Do I need a special license to operate an excavator?
In most U.S. states, there is no government-issued operator license specifically required to run an excavator on private property or most commercial sites. However, operating on public right-of-way, federal lands, or for certain regulated industries (utilities under DOT, for example) often requires documented qualifications. Many employers impose their own internal qualification requirements. Additionally, operating on OSHA-regulated jobsites requires documented training under the General Duty Clause, even if there’s no formal state license. CDL requirements may apply if you’re transporting equipment. The absence of a mandated license doesn’t mean credentials don’t matter — it means employers set the bar, and that bar is rising.
What’s the highest-paying excavator specialty?

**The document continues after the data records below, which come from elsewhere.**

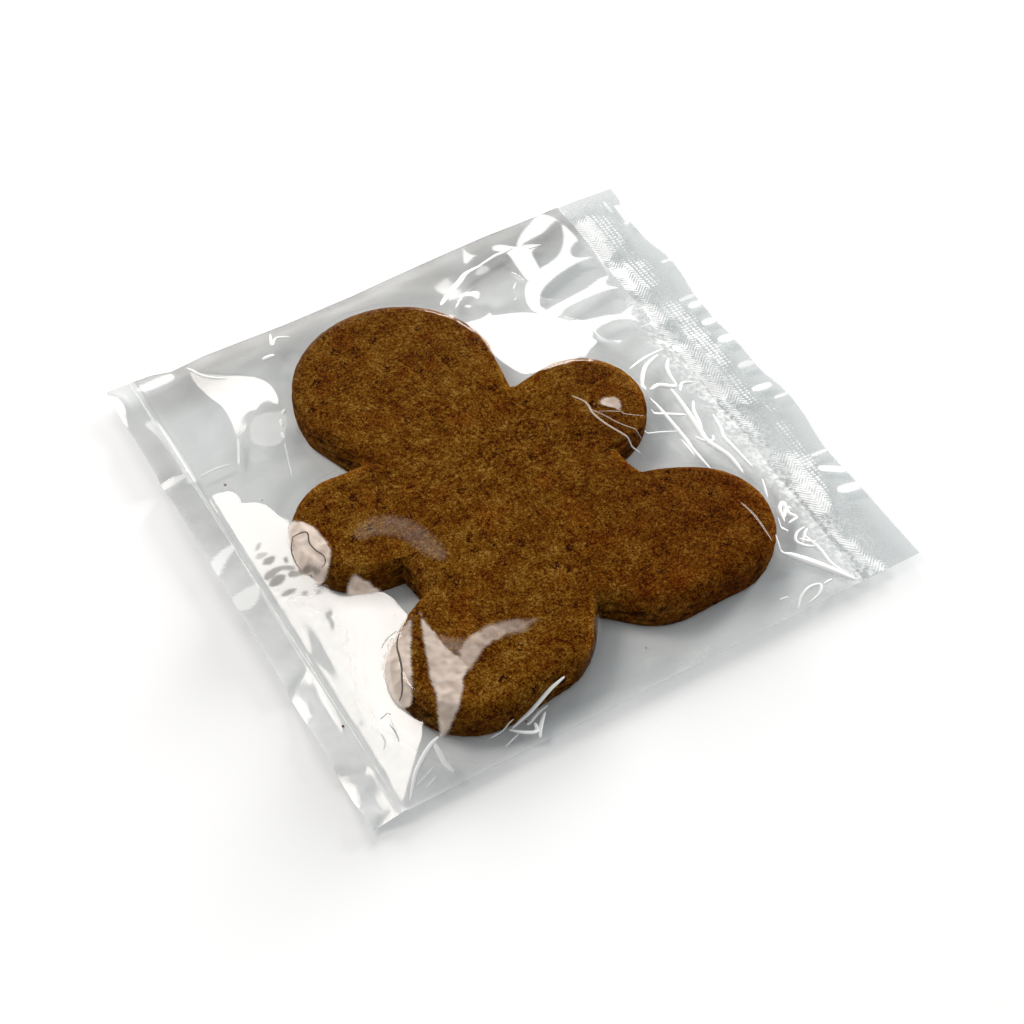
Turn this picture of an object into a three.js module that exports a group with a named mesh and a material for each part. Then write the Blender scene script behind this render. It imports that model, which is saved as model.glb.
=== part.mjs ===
// A gingerbread man cookie sealed in a clear film bag, as the closed outer form of the bag.
// The film lies on the cookie's flat top, goes over its rounded rim and falls like a tent to the seals and side
// folds, so the gingerbread man stands up in low relief. The cookie's flat base presses the film on the table.
// Millimetres, +Z up. +X runs from the welded end to the crimped end and +Y to the far side fold. The origin is
// on the table under the middle of the bag.
import * as THREE from 'three';
import { mergeVertices } from 'three/addons/utils/BufferGeometryUtils.js';

const bag = {
  length: 143, // cut edge to cut edge, along X
  width: 139, // side fold to side fold, along Y
  weldSkirt: 7, // loose film beyond the weld, at the -X end
  crimpBand: 13.5, // crimped seal, at the +X end
  sideHem: 2, // film lying flat at each side fold
  sealHeight: 2.1, // middle of the seals above the table
  sealThickness: 0.8,
  weldBead: 0.6, // the weld's ridge above the film
  tentSag: 1.5, // 1 is a straight fall from the cookie to the seals, more hangs lower
};

const crimp = {
  lift: 0.75, // the band's long wave
  pitch: 27,
  ripple: 0.35, // its short wave
  ripplePitch: 10.5,
  fade: 14, // how far the waves run into the film as puckers
  nick: 0.7, // unevenness of the cut edge
  nickPitch: 7.5,
};

// The cookie's plan is a blend of round-ended bars in its own frame: x across, y up to the head.
// Each bar goes from one round end to the other, and all but the head, neck and trunk have a mirrored twin.
const cookie = {
  thickness: 8.7,
  centre: new THREE.Vector2(-6.95, -0.15),
  turn: THREE.MathUtils.degToRad(5.3),
  head: { from: [0, 33.75], fromRadius: 25.8, to: [0, 17.4], toRadius: 21.4 },
  arm: { from: [0, 0.25], fromRadius: 14.2, to: [31.5, 2.7], toRadius: 15.6, blend: 1.2 },
  trunk: { from: [0, -13.2], fromRadius: 30.2, to: [0, -13.7], toRadius: 30.2, blend: 1 },
  leg: { from: [18, -42], fromRadius: 16.8, to: [32.1, -42.3], toRadius: 17.3, blend: 10 },
  waist: [0, -13.25], // every ray from here crosses the outline once
  rimWidth: 3.2,
  rimDrop: 1.7,
};

// How finely the form is cut: spokes go out from the waist, rows go along them.
const spokesPerSide = 48;
const plateauShares = [0, 0.4, 0.75];
const rimInsets = [cookie.rimWidth, 1.7, 0.6, 0];
const grazeLimit = 2;
const tentShares = [0.07, 0.18, 0.34, 0.55, 0.78, 1];
const contactShare = 0.45;

const filmTop = cookie.thickness + 0.2;
const sealTop = bag.sealHeight + bag.sealThickness / 2;
const sealUnder = bag.sealHeight - bag.sealThickness / 2;
const weldLine = -bag.length / 2 + bag.weldSkirt;
const crimpLine = bag.length / 2 - bag.crimpBand;
const hemLine = bag.width / 2 - bag.sideHem;

function toBag([x, y]) {
  return new THREE.Vector2(x, y).rotateAround(new THREE.Vector2(), cookie.turn).add(cookie.centre);
}

function toCookie(point) {
  return point.clone().sub(cookie.centre).rotateAround(new THREE.Vector2(), -cookie.turn);
}

// Signed distance to a bar with round ends of different radius, negative inside.
function barDistance(point, bar) {
  const from = new THREE.Vector2(...bar.from);
  const along = new THREE.Vector2(...bar.to).sub(from);
  const share = THREE.MathUtils.clamp(point.clone().sub(from).dot(along) / along.lengthSq(), 0, 1);
  const radius = THREE.MathUtils.lerp(bar.fromRadius, bar.toRadius, share);
  return point.distanceTo(from.addScaledVector(along, share)) - radius;
}

// The smaller of two distances, with a fillet of about the given width where they meet.
function blended(a, b, width) {
  const share = THREE.MathUtils.clamp(0.5 + (0.5 * (b - a)) / width, 0, 1);
  return THREE.MathUtils.lerp(b, a, share) - width * share * (1 - share);
}

// Distance from the gingerbread man's outline, in the bag's frame, negative inside it.
function outlineDistance(point) {
  const local = toCookie(point);
  local.x = Math.abs(local.x);
  const { head, arm, trunk, leg } = cookie;
  let distance = blended(barDistance(local, head), barDistance(local, arm), arm.blend);
  distance = blended(distance, barDistance(local, trunk), trunk.blend);
  return blended(distance, barDistance(local, leg), leg.blend);
}

// Waves of the crimped seal, which run into the film as puckers and die out.
function crimpWave(point) {
  const turns = (pitch) => (2 * Math.PI * point.y) / pitch;
  const wave = crimp.lift * Math.sin(turns(crimp.pitch)) + crimp.ripple * Math.sin(turns(crimp.ripplePitch) + 1);
  return wave * Math.exp(-Math.max(0, crimpLine - point.x) / crimp.fade);
}

// Height of the film over the cookie, over its rim, and on the slopes beyond it.
function topHeight(point) {
  const beyond = outlineDistance(point);
  const edge = Math.min(point.x - weldLine, crimpLine - point.x, hemLine - Math.abs(point.y));
  const overRim = THREE.MathUtils.clamp(1 + beyond / cookie.rimWidth, 0, 1);
  const rimHeight = filmTop - cookie.rimDrop * (1 - Math.sqrt(1 - overRim ** 2));
  if (beyond <= 0) {
    return rimHeight;
  }
  const share = edge > 0 ? (edge / (edge + beyond)) ** bag.tentSag : 0;
  const bead = bag.weldBead * Math.exp(-((point.x - weldLine) ** 2));
  return THREE.MathUtils.lerp(sealTop + crimpWave(point) + bead, rimHeight, share);
}

// A point of the bag's cut edges and side folds; spoke 0 is the middle of the welded end, and they go round
// counter-clockwise.
function perimeterPoint(spoke) {
  const position = (spoke + spokesPerSide / 2) % (4 * spokesPerSide);
  const side = Math.floor(position / spokesPerSide);
  const share = (position % spokesPerSide) / spokesPerSide - 0.5;
  const [halfLength, halfWidth] = [bag.length / 2, bag.width / 2];
  const nick = crimp.nick * Math.sin((Math.PI * share * bag.width) / crimp.nickPitch) ** 2;
  return [
    new THREE.Vector2(-halfLength, -share * bag.width),
    new THREE.Vector2(share * bag.length, -halfWidth),
    new THREE.Vector2(halfLength - nick * (1 - (2 * share) ** 2), share * bag.width),
    new THREE.Vector2(-share * bag.length, halfWidth),
  ][side];
}

// Share of the way along a spoke where it leaves the rectangle inside the seals and hems.
function sealShare(start, end) {
  const along = end.clone().sub(start);
  const reachX = ((along.x > 0 ? crimpLine : weldLine) - start.x) / along.x;
  const reachY = ((along.y > 0 ? hemLine : -hemLine) - start.y) / along.y;
  return Math.min(along.x === 0 ? Infinity : reachX, along.y === 0 ? Infinity : reachY);
}

// Share of the way along a spoke, coming in from outside, where the outline distance falls to -inset. Where the
// spoke only grazes the outline the search ends early, so that the rim's rows stay close together.
function insetShare(start, end, outer, inset, longestSearch = Infinity) {
  const length = start.distanceTo(end);
  const step = 0.1 / length;
  const innermost = outer - longestSearch / length;
  let share = outer;
  while (share > innermost && outlineDistance(start.clone().lerp(end, share)) > -inset) {
    share -= step;
  }
  return share;
}

// One spoke's points, over the top from the waist to the edge and back along the underside.
function spokePoints(spoke) {
  const start = toBag(cookie.waist);
  const end = perimeterPoint(spoke);
  const at = (share) => start.clone().lerp(end, share);
  const raised = (share) => {
    const point = at(share);
    return new THREE.Vector3(point.x, point.y, topHeight(point));
  };
  const flat = (share, height) => new THREE.Vector3(at(share).x, at(share).y, height);
  const seal = sealShare(start, end);
  const outline = insetShare(start, end, seal, 0);
  const rim = rimInsets.map((inset) => insetShare(start, end, outline, inset, grazeLimit * inset));
  return [
    ...plateauShares.map((share) => raised(share * rim[0])),
    ...rim.map(raised),
    ...tentShares.map((share) => raised(THREE.MathUtils.lerp(outline, seal, share))),
    flat(1, sealTop + crimpWave(end)),
    flat(1, sealUnder + crimpWave(end)),
    flat(seal, sealUnder + crimpWave(at(seal))),
    flat(THREE.MathUtils.lerp(outline, seal, contactShare), 0),
    flat(outline / 2, 0),
    flat(0, 0),
  ];
}

// A sphere's grid of meridians and rows, with every meridian laid along a spoke.
function bagGeometry() {
  const spokes = 4 * spokesPerSide;
  const meridians = Array.from({ length: spokes }, (_, spoke) => spokePoints(spoke));
  const rows = meridians[0].length;
  const geometry = new THREE.SphereGeometry(1, spokes, rows - 1);
  const position = geometry.getAttribute('position');
  for (let row = 0; row < rows; row += 1) {
    for (let column = 0; column <= spokes; column += 1) {
      const point = meridians[column % spokes][row];
      position.setXYZ(row * (spokes + 1) + column, point.x, point.y, point.z);
    }
  }
  geometry.deleteAttribute('normal');
  geometry.deleteAttribute('uv');
  const closed = mergeVertices(geometry, 1e-4);
  closed.computeVertexNormals();
  return closed;
}

const film = new THREE.MeshStandardMaterial({ color: 0xc9cdcc, roughness: 0.15, metalness: 0 });
const sealedBag = new THREE.Mesh(bagGeometry(), film);
sealedBag.name = 'sealed_bag';

const part = new THREE.Group();
part.add(sealedBag);

export default part;
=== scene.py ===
import math

import bpy
import numpy as np
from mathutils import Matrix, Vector


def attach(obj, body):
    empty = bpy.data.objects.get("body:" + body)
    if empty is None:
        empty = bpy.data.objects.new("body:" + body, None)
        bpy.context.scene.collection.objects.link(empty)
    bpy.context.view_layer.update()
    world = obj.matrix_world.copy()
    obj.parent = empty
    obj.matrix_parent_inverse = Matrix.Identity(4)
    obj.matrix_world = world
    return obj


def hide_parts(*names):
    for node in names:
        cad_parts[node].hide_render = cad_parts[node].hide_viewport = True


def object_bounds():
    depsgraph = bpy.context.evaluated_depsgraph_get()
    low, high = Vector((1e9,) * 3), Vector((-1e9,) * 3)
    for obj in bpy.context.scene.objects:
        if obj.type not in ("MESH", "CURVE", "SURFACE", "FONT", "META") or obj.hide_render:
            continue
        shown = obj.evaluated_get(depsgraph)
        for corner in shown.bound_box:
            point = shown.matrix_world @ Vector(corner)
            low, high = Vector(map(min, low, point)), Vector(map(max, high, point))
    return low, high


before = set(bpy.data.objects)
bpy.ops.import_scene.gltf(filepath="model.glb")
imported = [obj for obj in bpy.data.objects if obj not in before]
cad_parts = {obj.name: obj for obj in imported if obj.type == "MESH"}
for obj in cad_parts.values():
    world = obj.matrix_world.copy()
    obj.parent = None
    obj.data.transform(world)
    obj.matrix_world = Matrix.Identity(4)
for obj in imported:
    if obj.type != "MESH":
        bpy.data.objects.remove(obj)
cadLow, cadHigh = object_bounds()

mm = 0.001


def addNode(tree, kind, inputs=None, **settings):
    # an input takes a plain value, a socket, or a node's first output
    node = tree.nodes.new(kind)
    for name, value in settings.items():
        setattr(node, name, value)
    for name, value in (inputs or {}).items():
        if isinstance(value, bpy.types.Node):
            value = value.outputs[0]
        if isinstance(value, bpy.types.NodeSocket):
            tree.links.new(value, node.inputs[name])
        else:
            node.inputs[name].default_value = value
    return node


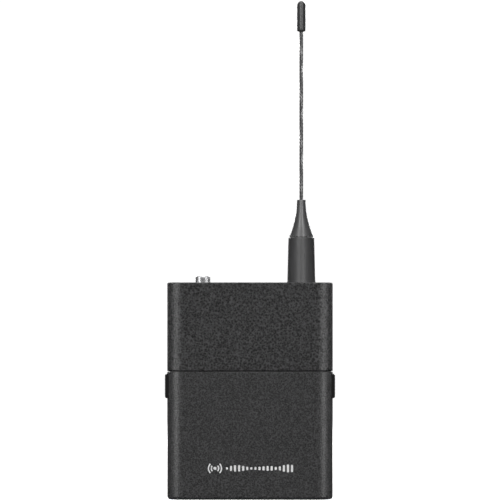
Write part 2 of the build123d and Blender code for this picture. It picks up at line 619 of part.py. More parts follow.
with BuildPart() as mute_slider:
    pocket_floor = HEIGHT - POCKET_DEPTH
    block(
        (KNOB_LEFT, -KNOB_HALF, pocket_floor + 0.1),
        (KNOB_LEFT + KNOB_LENGTH, KNOB_HALF, HEIGHT - KNOB_SUNK),
    )
    fillet(mute_slider.edges().filter_by(Axis.Z), 0.5)
    # Grooves for the fingertip.
    for rib in range(KNOB_RIBS):
        x = KNOB_LEFT + KNOB_LENGTH * (rib + 1.5) / (KNOB_RIBS + 2)
        groove_end = KNOB_HALF - 0.3
        block(
            (x - RIB_HALF, -groove_end, HEIGHT - RIB_DEEP),
            (x + RIB_HALF, groove_end, FAR),
            Mode.SUBTRACT,
        )
    block((TONGUE_LEFT, -0.7, TONGUE_FOOT), (TONGUE_RIGHT, 0.7, pocket_floor + 0.2))

# ---------------------------------------------------------------- indicator lenses


def light_pipe(x):
    """A clear rod from the top face down to a foot beside its lamp."""
    with BuildPart() as pipe:
        upright(x, LED_FOOT + 1.0, HEIGHT - LED_SUNK, LED_R)
        block((x - LED_R, -LED_R, LED_FOOT), (x + LED_R, BOARD_FRONT - SEAT_GAP, LED_FOOT + 1.1))
    return pipe.part


with BuildPart() as link_led_lens:
    add(light_pipe(LINK_X))

with BuildPart() as data_led_lens:
    add(light_pipe(DATA_X))

# ---------------------------------------------------------------- audio jack
with BuildPart() as jack_socket:
    block(
        (JACK_X - JACK_BODY_HALF, JACK_BODY_FRONT, JACK_BODY_LOW),
        (JACK_X + JACK_BODY_HALF, BOARD_FRONT - SEAT_GAP, JACK_BODY_HIGH),
    )
    upright(JACK_X, JACK_BODY_HIGH - 0.5, HEIGHT + JACK_PROUD - JACK_CHAMFER, JACK_TUBE_R)
    upright(JACK_X, JACK_FLOOR, FAR, JACK_BORE, Mode.SUBTRACT)

# The collar's neck goes through the top wall, and its wider end stands on it.
with BuildPart() as jack_collar:
    upright(JACK_X, JACK_BODY_HIGH + 0.1, HEIGHT + 1, JACK_NECK_R)
    upright(JACK_X, HEIGHT + SEAT_GAP, HEIGHT + JACK_PROUD, JACK_R)
    upright(JACK_X, 0, FAR, JACK_TUBE_R + CLOSE_FIT, Mode.SUBTRACT)
    chamfer(jack_collar.edges().group_by(Axis.Z)[-1].sort_by(SortBy.RADIUS)[-1], JACK_CHAMFER)

with BuildPart() as jack_nut:
    hexagon(JACK_X, NUT_LOW, CEILING - SEAT_GAP, JACK_NUT)
    upright(JACK_X, 0, FAR, JACK_NECK_R + CLOSE_FIT, Mode.SUBTRACT)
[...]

Based on market data and operator interviews, marine and waterfront excavation commands the highest premiums — operators running clamshells or long-reach machines on dredging, seawall, and pier projects frequently earn $38–$55/hr with specialty premiums and hazard pay. Environmental remediation (contaminated site cleanup) also pays well, often $32–$45/hr, due to strict qualification requirements. Tunneling and underground work carries hazard premiums that push effective compensation well above surface-grade rates. Urban demolition with high-reach machines is another consistently high-paying specialty, particularly in dense metros where the complexity and risk demand proven operators.